__MATERIAL PROVIDED__
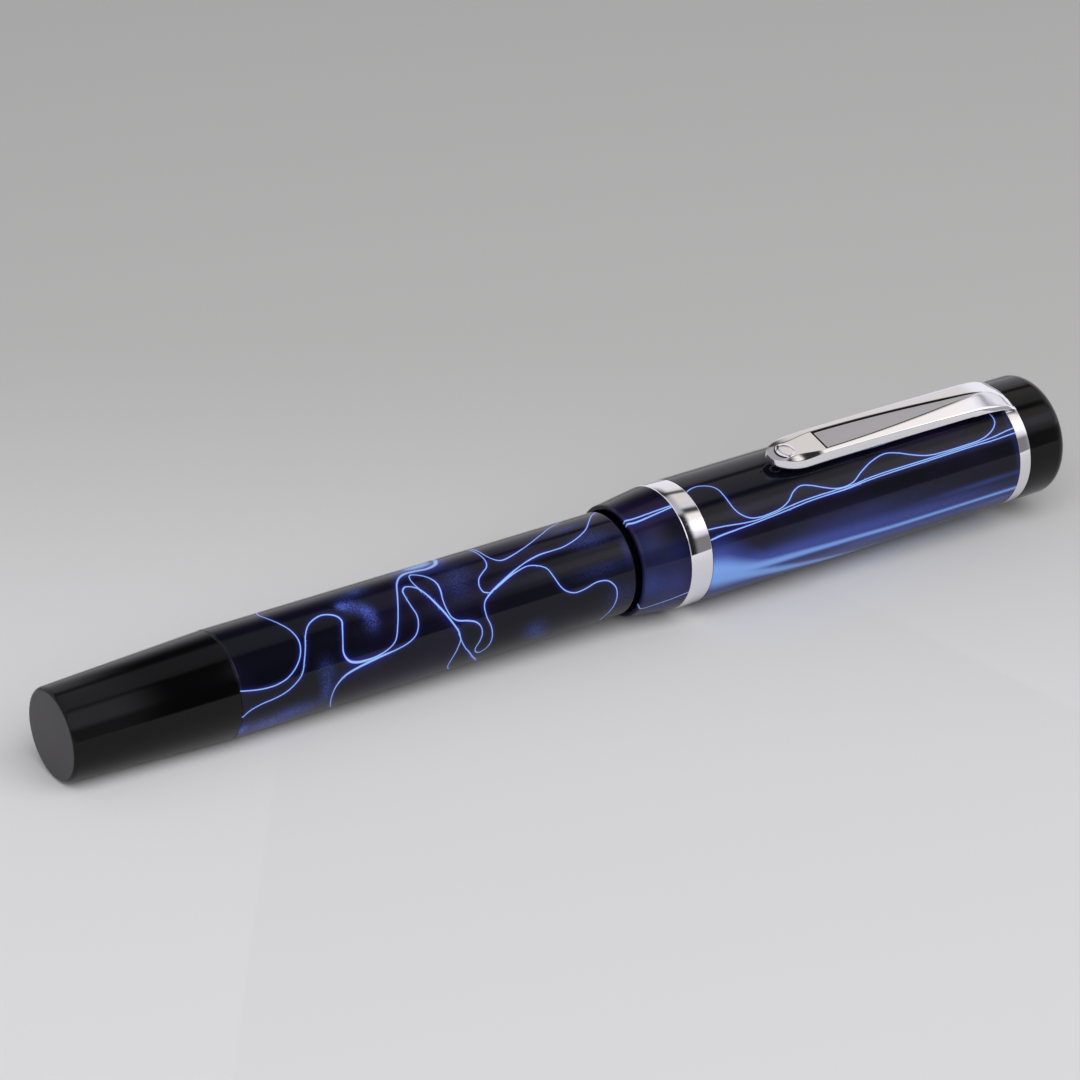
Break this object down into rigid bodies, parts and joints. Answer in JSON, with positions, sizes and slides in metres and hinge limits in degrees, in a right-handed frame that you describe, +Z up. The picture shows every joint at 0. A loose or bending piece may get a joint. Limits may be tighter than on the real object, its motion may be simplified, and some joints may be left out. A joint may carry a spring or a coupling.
{
  "type": "fountain pen",
  "caption": "Flat-top fountain pen lying capped: dark swirled resin barrel and screw cap, metal band, ring and clip; grip section, nib and screw converter inside.",
  "frame": {"origin": "centre of the bounding box's footprint, on the surface the capped pen lies on", "axes": "+X along the pen from the black barrel end to the crown, +Z up, -Y the side the clip leans to"},
  "size_m": [0.1368, 0.015, 0.0171],
  "materials": {
    "swirl_resin": "polished, dark blue with pale veins",
    "black_resin": "polished",
    "polished_trim": "mirror polished",
    "steel": "fine turned",
    "brass": "turned",
    "clear_plastic": "clear moulded",
    "black_rubber": "matt",
    "white_plastic": "moulded"
  },
  "bodies": {
    "barrel": {"barrel_end": "black_resin", "barrel": "swirl_resin", "barrel_bush": "brass"},
    "sleeve": {"section_sleeve": "steel", "seal_ring": "black_rubber"},
    "section": {"section_grip": "black_resin", "nib_housing": "black_resin", "feed": "black_resin", "nib": "steel"},
    "liner": {"inner_cap": "black_resin"},
    "cap": {"cap_lip": "swirl_resin", "cap_band": "polished_trim", "cap_tube": "swirl_resin", "clip_ring": "polished_trim", "crown_stud": "brass", "cap_crown": "black_resin"},
    "clip": {"clip": "polished_trim", "clip_ball": "polished_trim"},
    "converter": {"converter_tube": "clear_plastic", "converter_collar": "polished_trim"},
    "piston": {"piston_seal": "black_rubber", "piston_rod": "white_plastic"},
    "knob": {"converter_knob": "black_resin"}
  },
  "joints": [
    {"name": "section_pull", "type": "slide", "parent": "barrel", "child": "sleeve", "axis": [1, 0, 0], "range_m": [0, 0.062]},
    {"name": "section_turn", "type": "hinge", "parent": "sleeve", "child": "section", "pos_m": [0, 0, 0.0075], "axis": [1, 0, 0], "range_deg": [0, 1080]},
    {"name": "cap_pull", "type": "slide", "parent": "section", "child": "liner", "axis": [1, 0, 0], "range_m": [0, 0.06]},
    {"name": "cap_turn", "type": "hinge", "parent": "liner", "child": "cap", "pos_m": [0, 0, 0.0075], "axis": [1, 0, 0], "range_deg": [0, 540]},
    {"name": "clip_flex", "type": "hinge", "parent": "cap", "child": "clip", "pos_m": [0.0619, -0.00203, 0.01508], "axis": [0, 0.9659, 0.2588], "range_deg": [0, 4], "stiffness_Nm_per_rad": 3},
    {"name": "converter_pull", "type": "slide", "parent": "section", "child": "converter", "axis": [-1, 0, 0], "range_m": [0, 0.008]},
    {"name": "knob_turn", "type": "hinge", "parent": "converter", "child": "knob", "pos_m": [0, 0, 0.0075], "axis": [1, 0, 0], "range_deg": [0, 1440]},
    {"name": "piston_slide", "type": "slide", "parent": "converter", "child": "piston", "axis": [1, 0, 0], "range_m": [0, 0.016]}
  ],
  "couplings": [
    {"joint": "knob_turn", "follows": "piston_slide", "rad_per_m": 1570.8}
  ]
}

__WHAT TO PRODUCE__
Restate the data above exactly, keeping each word as it stands.

__RESPONSE BELOW__
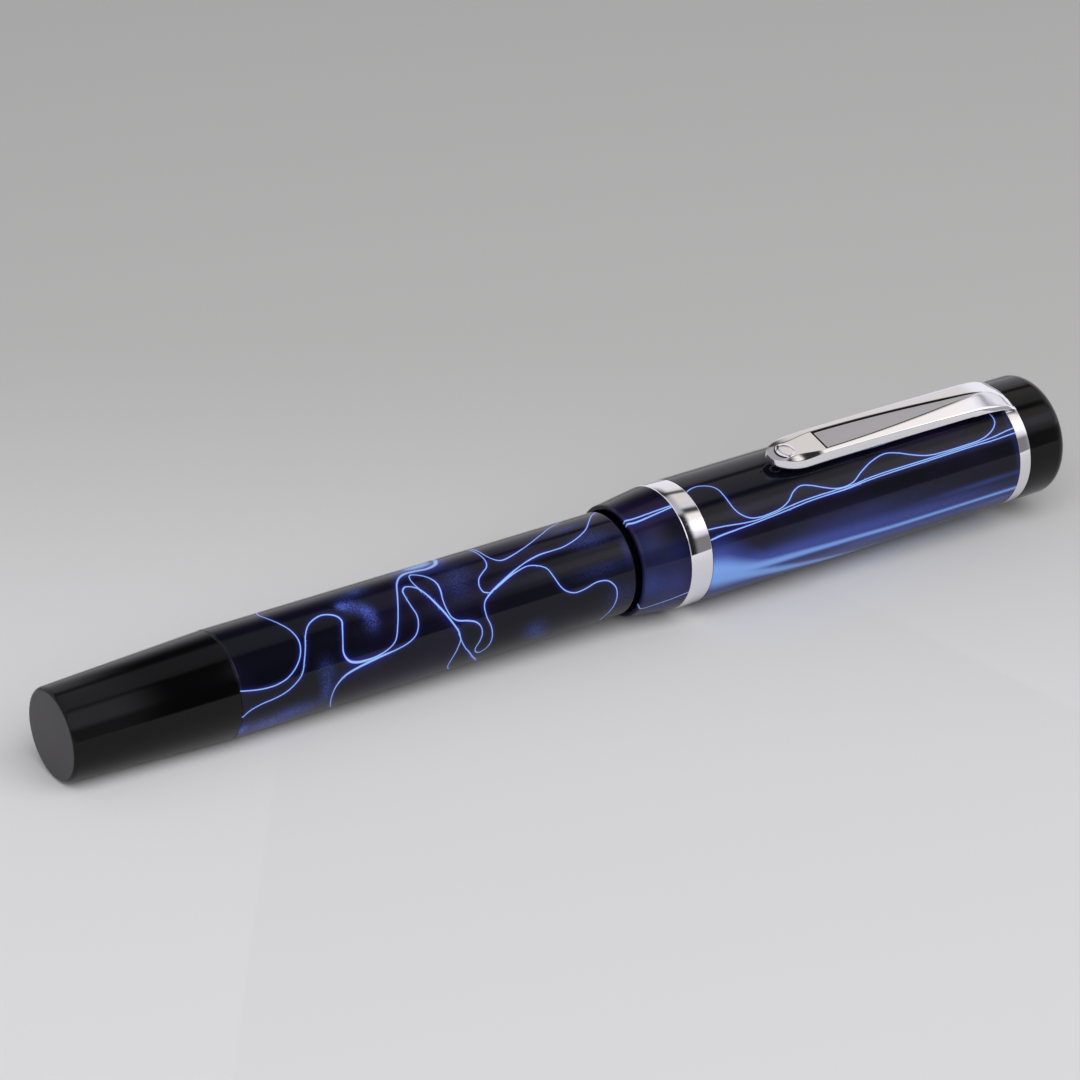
Break this object down into rigid bodies, parts and joints. Answer in JSON, with positions, sizes and slides in metres and hinge limits in degrees, in a right-handed frame that you describe, +Z up. The picture shows every joint at 0. A loose or bending piece may get a joint. Limits may be tighter than on the real object, its motion may be simplified, and some joints may be left out. A joint may carry a spring or a coupling.
{
  "type": "fountain pen",
  "caption": "Flat-top fountain pen lying capped: dark swirled resin barrel and screw cap, metal band, ring and clip; grip section, nib and screw converter inside.",
  "frame": {"origin": "centre of the bounding box's footprint, on the surface the capped pen lies on", "axes": "+X along the pen from the black barrel end to the crown, +Z up, -Y the side the clip leans to"},
  "size_m": [0.1368, 0.015, 0.0171],
  "materials": {
    "swirl_resin": "polished, dark blue with pale veins",
    "black_resin": "polished",
    "polished_trim": "mirror polished",
    "steel": "fine turned",
    "brass": "turned",
    "clear_plastic": "clear moulded",
    "black_rubber": "matt",
    "white_plastic": "moulded"
  },
  "bodies": {
    "barrel": {"barrel_end": "black_resin", "barrel": "swirl_resin", "barrel_bush": "brass"},
    "sleeve": {"section_sleeve": "steel", "seal_ring": "black_rubber"},
    "section": {"section_grip": "black_resin", "nib_housing": "black_resin", "feed": "black_resin", "nib": "steel"},
    "liner": {"inner_cap": "black_resin"},
    "cap": {"cap_lip": "swirl_resin", "cap_band": "polished_trim", "cap_tube": "swirl_resin", "clip_ring": "polished_trim", "crown_stud": "brass", "cap_crown": "black_resin"},
    "clip": {"clip": "polished_trim", "clip_ball": "polished_trim"},
    "converter": {"converter_tube": "clear_plastic", "converter_collar": "polished_trim"},
    "piston": {"piston_seal": "black_rubber", "piston_rod": "white_plastic"},
    "knob": {"converter_knob": "black_resin"}
  },
  "joints": [
    {"name": "section_pull", "type": "slide", "parent": "barrel", "child": "sleeve", "axis": [1, 0, 0], "range_m": [0, 0.062]},
    {"name": "section_turn", "type": "hinge", "parent": "sleeve", "child": "section", "pos_m": [0, 0, 0.0075], "axis": [1, 0, 0], "range_deg": [0, 1080]},
    {"name": "cap_pull", "type": "slide", "parent": "section", "child": "liner", "axis": [1, 0, 0], "range_m": [0, 0.06]},
    {"name": "cap_turn", "type": "hinge", "parent": "liner", "child": "cap", "pos_m": [0, 0, 0.0075], "axis": [1, 0, 0], "range_deg": [0, 540]},
    {"name": "clip_flex", "type": "hinge", "parent": "cap", "child": "clip", "pos_m": [0.0619, -0.00203, 0.01508], "axis": [0, 0.9659, 0.2588], "range_deg": [0, 4], "stiffness_Nm_per_rad": 3},
    {"name": "converter_pull", "type": "slide", "parent": "section", "child": "converter", "axis": [-1, 0, 0], "range_m": [0, 0.008]},
    {"name": "knob_turn", "type": "hinge", "parent": "converter", "child": "knob", "pos_m": [0, 0, 0.0075], "axis": [1, 0, 0], "range_deg": [0, 1440]},
    {"name": "piston_slide", "type": "slide", "parent": "converter", "child": "piston", "axis": [1, 0, 0], "range_m": [0, 0.016]}
  ],
  "couplings": [
    {"joint": "knob_turn", "follows": "piston_slide", "rad_per_m": 1570.8}
  ]
}